I’m a third-generation singer who is very fortunate to benefit from the share of luck that my grandfather (Jahar Mukherjee) and father (Manas Mukherjee), who were more knowledgeable and talented artists than I am, deserved.  Music came naturally to me. Honestly, I felt music was something I didn’t have to work too hard for and something I guess you can say I was born to do.

I tried other jobs but found music was something that just felt much more natural to me compared to other jobs.  In 2001 when things were going well, I took vocal training for the first time at the ripe old age of 32 because I didn’t want to be 10 song wonder.  I’ve continued with the training and feel like at 45 I’m singing the best I ever have. Ironically, I don’t sing the big songs from the big movies now but that’s something out of my control.  What I do have control over is doing great in terms of keeping myself fit and prepared.

You have been a part of the Indian film industry for over 20 years.   Some say the music quality was better in the yesteryears. What are your thoughts on the state of Bollywood music now and where it’s headed?  How has it evolved?

That is something that has been brought up by every generation but personally I believe music is something that reflects what society wants.  If society didn’t like the music they would have rejected it. I’m sure the music we have today will be more appreciated 10 years from now.

Today there is a growing inclination to bend towards the business side of music and cater to a larger audience.  Basically, what has happened is music is more focused on entertainment now and something which is easier for the listener to digest.  This is why there are more recreations now that are more groove and hook oriented and don’t necessarily have too many changes in the structure throughout the song.  The simpler you keep a song the more views and listens you get.

You have provided vocals for so many popular film songs in multiple languages.  Do you have a favorite song that you connected with on a personal level from over the years?  

No not really, while of course music is a passion it’s also something I have to keep professional and because of that I don’t have a favorite song.  Given a choice, if I had to sing songs for myself, it would be Kishore Kumar songs. His songs are like comfort for me.

You have done some collaboration with international singers.  Can you tell us a little bit about the work you have done on an international level?  Do you have plans to do more of such collaboration?

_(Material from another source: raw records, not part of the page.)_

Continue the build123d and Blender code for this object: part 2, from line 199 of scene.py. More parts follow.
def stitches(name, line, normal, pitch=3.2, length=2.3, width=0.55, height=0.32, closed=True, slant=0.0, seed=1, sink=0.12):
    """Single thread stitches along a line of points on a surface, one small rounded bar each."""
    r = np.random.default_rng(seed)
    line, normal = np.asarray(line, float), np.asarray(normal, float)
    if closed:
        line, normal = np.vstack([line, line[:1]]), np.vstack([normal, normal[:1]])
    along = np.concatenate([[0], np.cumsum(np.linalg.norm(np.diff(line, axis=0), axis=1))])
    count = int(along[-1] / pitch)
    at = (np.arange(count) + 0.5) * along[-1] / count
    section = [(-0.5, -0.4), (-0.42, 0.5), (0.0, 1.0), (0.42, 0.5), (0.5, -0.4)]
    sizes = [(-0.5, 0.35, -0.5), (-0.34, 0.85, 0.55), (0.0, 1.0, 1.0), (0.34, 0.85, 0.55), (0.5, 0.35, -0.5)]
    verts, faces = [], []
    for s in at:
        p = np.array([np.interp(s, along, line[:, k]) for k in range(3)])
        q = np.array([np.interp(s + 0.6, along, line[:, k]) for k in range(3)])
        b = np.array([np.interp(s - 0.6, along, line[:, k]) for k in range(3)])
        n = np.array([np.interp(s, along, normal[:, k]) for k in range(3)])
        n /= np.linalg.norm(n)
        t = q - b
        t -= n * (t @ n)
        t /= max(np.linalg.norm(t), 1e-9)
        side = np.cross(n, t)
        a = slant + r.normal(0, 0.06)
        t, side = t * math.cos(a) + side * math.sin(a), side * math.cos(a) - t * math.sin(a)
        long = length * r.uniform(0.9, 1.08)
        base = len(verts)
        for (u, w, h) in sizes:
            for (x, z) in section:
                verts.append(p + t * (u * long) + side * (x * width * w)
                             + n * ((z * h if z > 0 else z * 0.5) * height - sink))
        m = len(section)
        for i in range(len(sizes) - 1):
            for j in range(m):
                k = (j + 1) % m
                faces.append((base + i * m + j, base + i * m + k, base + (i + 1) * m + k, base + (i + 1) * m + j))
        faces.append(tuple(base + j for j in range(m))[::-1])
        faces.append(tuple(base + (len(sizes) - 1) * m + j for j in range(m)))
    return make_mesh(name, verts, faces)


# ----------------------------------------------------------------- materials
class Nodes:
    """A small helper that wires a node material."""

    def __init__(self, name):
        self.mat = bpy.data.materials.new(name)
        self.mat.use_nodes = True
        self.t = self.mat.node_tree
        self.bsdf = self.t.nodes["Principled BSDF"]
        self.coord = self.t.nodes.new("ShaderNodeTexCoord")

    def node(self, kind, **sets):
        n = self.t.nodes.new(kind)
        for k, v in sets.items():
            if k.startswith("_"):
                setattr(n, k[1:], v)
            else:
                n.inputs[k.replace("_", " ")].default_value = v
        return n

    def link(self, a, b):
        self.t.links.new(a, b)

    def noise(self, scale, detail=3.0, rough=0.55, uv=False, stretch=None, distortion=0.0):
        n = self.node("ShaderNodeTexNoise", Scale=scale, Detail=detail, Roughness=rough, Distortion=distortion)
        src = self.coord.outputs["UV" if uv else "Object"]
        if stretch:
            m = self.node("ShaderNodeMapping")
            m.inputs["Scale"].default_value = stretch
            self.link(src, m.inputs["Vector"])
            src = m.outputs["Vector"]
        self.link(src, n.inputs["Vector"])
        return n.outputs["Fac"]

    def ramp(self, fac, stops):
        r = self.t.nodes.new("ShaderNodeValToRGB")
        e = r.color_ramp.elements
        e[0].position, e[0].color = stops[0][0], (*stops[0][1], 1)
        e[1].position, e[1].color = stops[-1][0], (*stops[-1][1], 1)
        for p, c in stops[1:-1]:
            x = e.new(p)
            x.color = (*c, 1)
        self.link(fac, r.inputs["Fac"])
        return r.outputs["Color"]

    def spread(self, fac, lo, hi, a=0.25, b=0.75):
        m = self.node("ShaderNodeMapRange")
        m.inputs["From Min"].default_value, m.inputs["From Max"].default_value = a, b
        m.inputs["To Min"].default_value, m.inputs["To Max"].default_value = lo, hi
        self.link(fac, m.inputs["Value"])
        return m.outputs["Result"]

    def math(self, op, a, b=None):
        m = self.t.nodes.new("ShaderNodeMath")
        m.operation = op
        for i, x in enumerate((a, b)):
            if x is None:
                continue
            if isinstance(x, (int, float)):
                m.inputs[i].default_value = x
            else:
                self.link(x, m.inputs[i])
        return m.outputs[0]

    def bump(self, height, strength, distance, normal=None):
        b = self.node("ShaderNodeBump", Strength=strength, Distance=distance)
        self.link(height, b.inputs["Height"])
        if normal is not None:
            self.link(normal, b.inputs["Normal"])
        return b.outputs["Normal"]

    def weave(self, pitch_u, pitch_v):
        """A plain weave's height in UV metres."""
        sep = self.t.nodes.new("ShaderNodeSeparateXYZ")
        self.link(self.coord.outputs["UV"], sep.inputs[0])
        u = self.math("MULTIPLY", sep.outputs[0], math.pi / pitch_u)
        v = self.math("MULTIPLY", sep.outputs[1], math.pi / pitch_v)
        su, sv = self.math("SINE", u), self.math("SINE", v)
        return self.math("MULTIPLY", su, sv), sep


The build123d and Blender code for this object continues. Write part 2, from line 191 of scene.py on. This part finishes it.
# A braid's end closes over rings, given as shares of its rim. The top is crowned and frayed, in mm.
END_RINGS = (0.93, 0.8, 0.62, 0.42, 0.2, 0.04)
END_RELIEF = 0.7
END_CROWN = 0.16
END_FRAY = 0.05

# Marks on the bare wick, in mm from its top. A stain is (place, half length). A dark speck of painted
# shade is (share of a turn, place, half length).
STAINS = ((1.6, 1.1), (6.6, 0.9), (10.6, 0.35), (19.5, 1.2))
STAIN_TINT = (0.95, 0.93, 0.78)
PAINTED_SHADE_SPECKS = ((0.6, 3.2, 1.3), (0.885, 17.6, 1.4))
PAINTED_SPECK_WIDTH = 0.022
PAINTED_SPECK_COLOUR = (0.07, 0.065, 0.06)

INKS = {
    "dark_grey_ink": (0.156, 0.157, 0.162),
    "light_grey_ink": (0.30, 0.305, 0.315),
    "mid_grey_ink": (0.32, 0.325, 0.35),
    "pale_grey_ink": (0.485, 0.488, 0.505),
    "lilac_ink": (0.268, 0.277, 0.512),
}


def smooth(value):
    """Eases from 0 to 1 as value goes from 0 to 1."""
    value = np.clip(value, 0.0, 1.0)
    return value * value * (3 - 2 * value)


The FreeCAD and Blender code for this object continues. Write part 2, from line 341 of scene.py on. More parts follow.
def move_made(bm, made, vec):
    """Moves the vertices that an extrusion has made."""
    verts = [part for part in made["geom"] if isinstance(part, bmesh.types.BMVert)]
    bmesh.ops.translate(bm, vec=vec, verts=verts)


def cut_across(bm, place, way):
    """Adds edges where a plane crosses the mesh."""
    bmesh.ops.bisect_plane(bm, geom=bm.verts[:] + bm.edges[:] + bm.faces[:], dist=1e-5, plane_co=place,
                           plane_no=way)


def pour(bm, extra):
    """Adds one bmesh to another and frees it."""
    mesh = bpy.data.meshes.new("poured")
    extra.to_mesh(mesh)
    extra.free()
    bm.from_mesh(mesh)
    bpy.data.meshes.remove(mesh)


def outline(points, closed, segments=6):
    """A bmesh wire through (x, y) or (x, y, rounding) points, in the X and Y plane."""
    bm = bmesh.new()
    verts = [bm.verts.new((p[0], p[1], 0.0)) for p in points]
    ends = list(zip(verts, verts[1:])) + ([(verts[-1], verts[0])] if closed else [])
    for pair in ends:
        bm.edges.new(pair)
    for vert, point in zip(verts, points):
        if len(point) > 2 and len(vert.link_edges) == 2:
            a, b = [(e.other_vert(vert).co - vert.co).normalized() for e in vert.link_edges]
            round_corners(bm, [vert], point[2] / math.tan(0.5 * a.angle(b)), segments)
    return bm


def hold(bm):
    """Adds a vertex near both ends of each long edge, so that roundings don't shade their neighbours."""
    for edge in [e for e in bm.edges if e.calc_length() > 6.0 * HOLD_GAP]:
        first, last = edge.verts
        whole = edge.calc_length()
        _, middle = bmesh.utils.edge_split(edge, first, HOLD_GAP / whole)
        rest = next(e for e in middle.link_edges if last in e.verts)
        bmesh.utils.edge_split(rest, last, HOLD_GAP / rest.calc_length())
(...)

I would love to.  The opportunity came to me thanks to the company I was signed up for at that time at that point. It was an international company which had signed up many international artists and I was their only artist from India.  It wasn’t like I went out there or came out here to the US to proactively pursue collaboration with these artists. It just happened because of this connection. Now that the company is not really working out of India and I am not contracted with them anymore, I don’t see how that can happen but of course I am very open to it and very excited if some proposal of this sort does come my way.  I will surely jump on it. I also think having a strong English accent helps with these collaborative projects in English and it has certainly helped me understand the vibe and helped me in working with the band blue for the song “One Love”, collaboration with Michael Learns to Rock for his album, and all the other artists.  I am able to blend the Indian side, the Indian ethos to the song with the western vibe.  

There are so many singing competitions on TV right now and you have been a judge yourself on many of these shows.  What are your thoughts on these shows in promoting young talent? Is it easier for young talent to be discovered now than it was when your career was taking off?  

That is true.  A lot of people ask what happens after the shows.  But whatever happens after that is up to that talent to take it forward.  I think it’s a great platform to be a part of these reality shows if you look at it as a training, as almost like a crash course in music, in live performances, and in being able to engage your audience.   Often times these shows are usually projected out to be as your stepping stone to success. But actually, success happens much later after that because you can get popular for your voice by singing someone else’s songs.  But the real challenge is when you create your own music or sing original songs in your voice. That is when you understand if you have the right expression or if you have the vibe in your voice. It’s like the difference between tracing a photograph and having to sketch it yourself.  Reality shows don’t train you for that and that will come with time and will come from your own training, hard work, and acumen. So it’s a great jump start to knowing how far you stand among the new voices, do you really have it in you, and then from there you have to start your hard work and you are going to get there.  A lot of people get very excited with all the popularity, going live, and doing all the shows. It’s an annual thing and a couple years down the road they are forgotten and they feel very cheated and that this didn’t bring me anything. So, it depends how you look at it.

Having accomplished as much as you have in India and abroad, what’s next for you in terms of upcoming projects or goals or any specific artist that you would like to work with in the near future?  

I have a wish list but no specific plans.  I am open to different things. In the meantime, I am enjoying this journey even though it’s not at the pace it used to be.  I truly enjoy being able to create these live shows and concerts and being able to perform for my audience. I am very grateful to the composers who gave me all those songs and all my audience who come and still attend my concert and fill up the auditorium.  I also have my YouTube channel where I put up my original compositions from time to time. For me it’s a great time to do whatever I want to do creatively through live shows, through creating different songs, and through doing shows on television and being able to encourage new talent.

I feel very lucky and fortunate to have a body of work that has attracted audiences for years now that has believed in me as a live performer and entertainer.  That keeps me motivated because I feel I can’t let them down.